Major automakers on Wednesday reported lower U.S. new vehicle sales for July amid steep declines in passenger cars, except Fiat Chrysler Automobiles NV, which said its sales climbed 6%.
Reuters reported that U.S. consumers have been shifting rapidly away from traditional passenger cars in favor of larger, more comfortable SUVs and pickup trucks, which are also more profitable for automakers.
“Every year there is a clunker of a month,” Mike Jackson, chief executive of AutoNation Inc, the largest U.S. auto retail chain, told Reuters. “I think July will be that month from a retail point of view.”
U.S. new vehicle sales rose in the first half of 2018, boosted in part by an overhaul of the tax system, but are expected to fall in the second half amid rising interest rates and a glut of cheaper, nearly new used vehicles.
FCA’s rise in July sales was due mostly to higher sales to consumers, above all a 15% jump in sales of its popular high-margin Jeep brand.

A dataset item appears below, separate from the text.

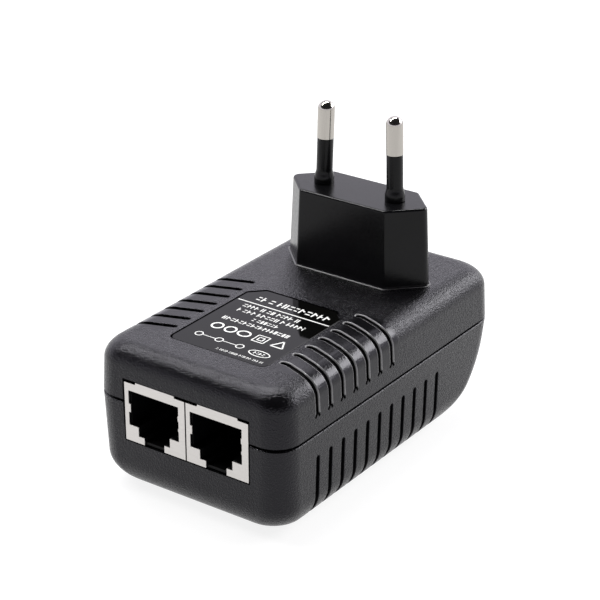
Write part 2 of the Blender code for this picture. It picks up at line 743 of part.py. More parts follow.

Sales at Ford Motor Co slipped 3.1% for July as Ford’s retail sales sank 10.4%, largely due to a 28% slump in passenger cars.
But sales of Ford’s high-margin pickup trucks jumped 10.2%.
The No. 2 U.S. automaker said earlier this year it would gradually cease production of most passenger cars in the United States. On a conference call with analysts and reporters, Ford’s U.S. sales chief Mark LaNeve said the automaker had ended production of its Focus sedan and was winding down output of the Fiesta.